• **WHAT THE EXERCISE ASKS**
Track down each line that has the word "this" and copy it.

····················

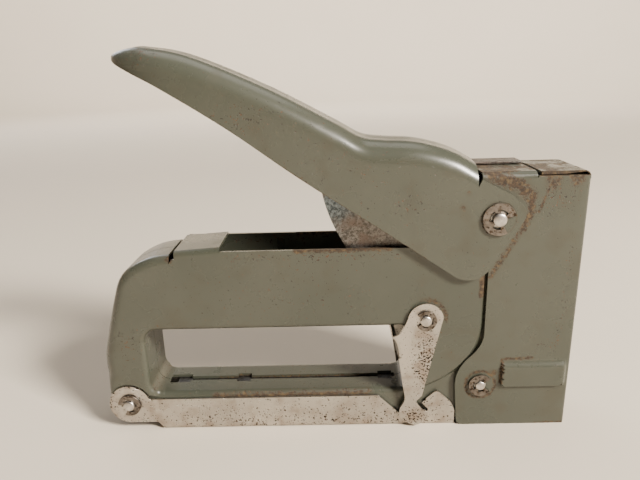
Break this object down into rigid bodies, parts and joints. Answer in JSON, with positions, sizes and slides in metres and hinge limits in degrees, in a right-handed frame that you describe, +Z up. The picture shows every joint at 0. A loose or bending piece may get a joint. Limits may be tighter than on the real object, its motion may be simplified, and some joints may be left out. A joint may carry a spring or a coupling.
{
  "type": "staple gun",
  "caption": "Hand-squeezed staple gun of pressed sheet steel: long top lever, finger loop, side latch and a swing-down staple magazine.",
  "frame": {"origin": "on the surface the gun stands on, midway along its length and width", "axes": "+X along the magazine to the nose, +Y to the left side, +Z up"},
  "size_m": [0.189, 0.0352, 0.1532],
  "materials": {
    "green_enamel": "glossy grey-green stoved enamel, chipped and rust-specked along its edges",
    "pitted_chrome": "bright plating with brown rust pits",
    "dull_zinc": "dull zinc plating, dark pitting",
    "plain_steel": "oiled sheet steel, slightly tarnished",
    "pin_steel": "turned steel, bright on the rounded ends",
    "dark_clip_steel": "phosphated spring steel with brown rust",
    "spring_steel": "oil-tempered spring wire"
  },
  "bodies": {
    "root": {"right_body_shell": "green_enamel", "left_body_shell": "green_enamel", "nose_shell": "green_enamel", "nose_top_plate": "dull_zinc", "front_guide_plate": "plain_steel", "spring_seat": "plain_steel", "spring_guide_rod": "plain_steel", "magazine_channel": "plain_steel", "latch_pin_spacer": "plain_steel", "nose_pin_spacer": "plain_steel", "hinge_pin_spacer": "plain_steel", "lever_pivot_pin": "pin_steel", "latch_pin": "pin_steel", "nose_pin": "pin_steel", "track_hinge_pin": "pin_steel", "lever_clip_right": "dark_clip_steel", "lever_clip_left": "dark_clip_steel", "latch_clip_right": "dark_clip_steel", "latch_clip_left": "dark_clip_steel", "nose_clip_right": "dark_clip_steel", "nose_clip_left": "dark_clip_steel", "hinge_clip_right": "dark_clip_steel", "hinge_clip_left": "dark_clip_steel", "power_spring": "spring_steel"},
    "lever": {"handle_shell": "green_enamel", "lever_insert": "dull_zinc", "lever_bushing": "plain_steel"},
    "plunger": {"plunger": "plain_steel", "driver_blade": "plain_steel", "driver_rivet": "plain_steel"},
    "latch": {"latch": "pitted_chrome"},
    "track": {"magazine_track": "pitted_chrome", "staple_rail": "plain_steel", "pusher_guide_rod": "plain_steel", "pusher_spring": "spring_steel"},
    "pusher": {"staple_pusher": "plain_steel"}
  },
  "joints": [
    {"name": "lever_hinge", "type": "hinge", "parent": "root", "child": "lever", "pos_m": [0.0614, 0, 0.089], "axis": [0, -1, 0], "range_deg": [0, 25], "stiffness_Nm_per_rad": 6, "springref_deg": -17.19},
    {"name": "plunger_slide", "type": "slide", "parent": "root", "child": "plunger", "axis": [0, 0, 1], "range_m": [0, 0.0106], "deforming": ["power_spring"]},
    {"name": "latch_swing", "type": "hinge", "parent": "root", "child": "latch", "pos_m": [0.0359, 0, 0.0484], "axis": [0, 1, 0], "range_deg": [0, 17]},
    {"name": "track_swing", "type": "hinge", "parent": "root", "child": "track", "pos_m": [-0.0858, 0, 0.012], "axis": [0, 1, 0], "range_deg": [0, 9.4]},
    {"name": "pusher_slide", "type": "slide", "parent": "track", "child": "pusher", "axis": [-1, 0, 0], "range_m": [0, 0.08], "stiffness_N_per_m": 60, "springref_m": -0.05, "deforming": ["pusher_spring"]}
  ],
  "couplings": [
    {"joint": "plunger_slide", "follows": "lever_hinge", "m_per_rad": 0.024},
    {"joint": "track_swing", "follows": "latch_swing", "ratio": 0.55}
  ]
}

····················

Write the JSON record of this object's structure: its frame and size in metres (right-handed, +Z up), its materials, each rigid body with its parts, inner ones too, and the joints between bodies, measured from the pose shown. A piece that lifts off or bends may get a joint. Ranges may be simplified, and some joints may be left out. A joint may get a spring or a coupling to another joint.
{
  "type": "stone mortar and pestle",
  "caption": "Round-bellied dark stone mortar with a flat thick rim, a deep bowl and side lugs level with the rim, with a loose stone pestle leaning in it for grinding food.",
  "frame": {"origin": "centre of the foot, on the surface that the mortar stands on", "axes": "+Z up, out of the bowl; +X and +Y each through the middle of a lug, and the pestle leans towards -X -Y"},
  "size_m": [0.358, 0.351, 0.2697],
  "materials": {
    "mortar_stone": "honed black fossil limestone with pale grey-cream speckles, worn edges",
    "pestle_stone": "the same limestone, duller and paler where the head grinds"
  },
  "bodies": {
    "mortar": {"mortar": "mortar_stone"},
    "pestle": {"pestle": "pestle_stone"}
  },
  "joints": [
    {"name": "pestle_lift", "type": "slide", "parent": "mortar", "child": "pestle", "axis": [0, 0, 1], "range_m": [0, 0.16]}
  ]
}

····················

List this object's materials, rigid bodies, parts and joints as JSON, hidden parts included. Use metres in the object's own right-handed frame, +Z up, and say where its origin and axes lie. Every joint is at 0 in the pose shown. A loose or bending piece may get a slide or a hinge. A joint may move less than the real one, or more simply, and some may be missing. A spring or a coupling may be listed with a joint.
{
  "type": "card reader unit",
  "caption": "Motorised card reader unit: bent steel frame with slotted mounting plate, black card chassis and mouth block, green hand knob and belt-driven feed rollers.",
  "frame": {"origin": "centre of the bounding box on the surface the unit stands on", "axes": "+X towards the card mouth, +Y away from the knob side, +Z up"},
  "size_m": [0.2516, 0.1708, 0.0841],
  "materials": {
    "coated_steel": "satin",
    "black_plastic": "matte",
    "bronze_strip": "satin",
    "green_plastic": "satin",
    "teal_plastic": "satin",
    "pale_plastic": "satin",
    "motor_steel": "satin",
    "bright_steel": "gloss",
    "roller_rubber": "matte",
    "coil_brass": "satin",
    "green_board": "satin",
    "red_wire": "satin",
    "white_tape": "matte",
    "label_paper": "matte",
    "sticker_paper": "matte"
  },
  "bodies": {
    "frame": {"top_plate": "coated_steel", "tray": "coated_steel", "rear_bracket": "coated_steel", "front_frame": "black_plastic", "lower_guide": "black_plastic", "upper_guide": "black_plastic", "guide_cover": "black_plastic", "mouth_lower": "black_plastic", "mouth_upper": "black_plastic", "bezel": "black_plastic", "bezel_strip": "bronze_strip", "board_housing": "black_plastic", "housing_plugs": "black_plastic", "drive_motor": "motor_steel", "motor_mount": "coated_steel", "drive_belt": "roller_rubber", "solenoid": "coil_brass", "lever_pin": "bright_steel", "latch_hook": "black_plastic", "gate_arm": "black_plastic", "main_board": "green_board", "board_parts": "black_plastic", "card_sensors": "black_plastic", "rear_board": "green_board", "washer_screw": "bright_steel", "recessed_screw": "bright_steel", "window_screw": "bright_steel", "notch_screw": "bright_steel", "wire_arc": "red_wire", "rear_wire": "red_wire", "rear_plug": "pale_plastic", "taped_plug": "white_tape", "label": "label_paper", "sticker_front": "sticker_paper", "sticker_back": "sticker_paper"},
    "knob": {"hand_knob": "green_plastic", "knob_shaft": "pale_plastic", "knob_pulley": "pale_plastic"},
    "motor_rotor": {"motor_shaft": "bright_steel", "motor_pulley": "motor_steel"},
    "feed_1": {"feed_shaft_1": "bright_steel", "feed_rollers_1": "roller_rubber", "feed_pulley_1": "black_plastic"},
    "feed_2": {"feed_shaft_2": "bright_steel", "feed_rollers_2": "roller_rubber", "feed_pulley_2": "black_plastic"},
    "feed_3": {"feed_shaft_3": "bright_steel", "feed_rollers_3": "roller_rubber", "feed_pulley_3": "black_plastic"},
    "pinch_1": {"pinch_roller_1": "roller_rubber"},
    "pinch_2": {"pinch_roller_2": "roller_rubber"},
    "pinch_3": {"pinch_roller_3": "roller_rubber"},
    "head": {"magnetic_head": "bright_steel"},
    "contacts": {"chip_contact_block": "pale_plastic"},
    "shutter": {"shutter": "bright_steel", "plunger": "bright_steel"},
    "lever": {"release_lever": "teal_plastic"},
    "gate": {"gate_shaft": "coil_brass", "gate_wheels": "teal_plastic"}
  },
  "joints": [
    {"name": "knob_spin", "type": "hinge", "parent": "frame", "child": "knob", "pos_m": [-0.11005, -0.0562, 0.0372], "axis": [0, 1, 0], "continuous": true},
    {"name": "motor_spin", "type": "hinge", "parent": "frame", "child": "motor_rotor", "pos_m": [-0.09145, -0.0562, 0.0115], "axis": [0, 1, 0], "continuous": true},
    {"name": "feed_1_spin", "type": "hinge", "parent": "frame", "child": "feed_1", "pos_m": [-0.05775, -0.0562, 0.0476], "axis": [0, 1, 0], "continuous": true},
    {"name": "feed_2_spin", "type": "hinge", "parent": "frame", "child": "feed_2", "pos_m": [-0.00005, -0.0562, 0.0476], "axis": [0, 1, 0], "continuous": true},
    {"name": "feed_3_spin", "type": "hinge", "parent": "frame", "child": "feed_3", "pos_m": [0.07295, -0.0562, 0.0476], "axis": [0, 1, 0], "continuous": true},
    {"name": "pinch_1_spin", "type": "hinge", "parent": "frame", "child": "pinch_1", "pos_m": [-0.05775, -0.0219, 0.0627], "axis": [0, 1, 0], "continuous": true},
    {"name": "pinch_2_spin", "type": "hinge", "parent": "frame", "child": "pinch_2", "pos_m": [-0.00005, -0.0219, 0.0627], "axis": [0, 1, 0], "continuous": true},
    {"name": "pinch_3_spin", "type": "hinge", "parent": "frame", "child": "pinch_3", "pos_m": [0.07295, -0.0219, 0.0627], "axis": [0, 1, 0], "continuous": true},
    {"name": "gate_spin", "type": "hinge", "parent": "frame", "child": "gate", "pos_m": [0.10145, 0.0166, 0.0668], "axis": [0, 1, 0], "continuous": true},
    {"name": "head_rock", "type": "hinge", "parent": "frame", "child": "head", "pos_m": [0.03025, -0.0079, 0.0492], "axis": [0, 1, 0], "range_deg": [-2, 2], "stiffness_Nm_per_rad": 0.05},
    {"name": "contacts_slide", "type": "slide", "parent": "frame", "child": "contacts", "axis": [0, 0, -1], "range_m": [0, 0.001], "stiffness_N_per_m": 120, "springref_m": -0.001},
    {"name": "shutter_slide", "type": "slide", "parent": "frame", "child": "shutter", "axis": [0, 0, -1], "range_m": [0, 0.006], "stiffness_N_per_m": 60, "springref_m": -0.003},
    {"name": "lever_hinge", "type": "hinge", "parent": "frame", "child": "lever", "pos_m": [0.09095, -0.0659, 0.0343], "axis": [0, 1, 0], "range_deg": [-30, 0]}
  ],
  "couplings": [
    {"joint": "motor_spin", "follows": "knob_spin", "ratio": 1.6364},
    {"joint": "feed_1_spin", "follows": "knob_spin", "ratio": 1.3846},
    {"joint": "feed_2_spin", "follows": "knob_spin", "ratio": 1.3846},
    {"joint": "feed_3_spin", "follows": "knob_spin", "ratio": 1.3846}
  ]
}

····················

• **THE SOLUTION**
Break this object down into rigid bodies, parts and joints. Answer in JSON, with positions, sizes and slides in metres and hinge limits in degrees, in a right-handed frame that you describe, +Z up. The picture shows every joint at 0. A loose or bending piece may get a joint. Limits may be tighter than on the real object, its motion may be simplified, and some joints may be left out. A joint may carry a spring or a coupling.
Write the JSON record of this object's structure: its frame and size in metres (right-handed, +Z up), its materials, each rigid body with its parts, inner ones too, and the joints between bodies, measured from the pose shown. A piece that lifts off or bends may get a joint. Ranges may be simplified, and some joints may be left out. A joint may get a spring or a coupling to another joint.
List this object's materials, rigid bodies, parts and joints as JSON, hidden parts included. Use metres in the object's own right-handed frame, +Z up, and say where its origin and axes lie. Every joint is at 0 in the pose shown. A loose or bending piece may get a slide or a hinge. A joint may move less than the real one, or more simply, and some may be missing. A spring or a coupling may be listed with a joint.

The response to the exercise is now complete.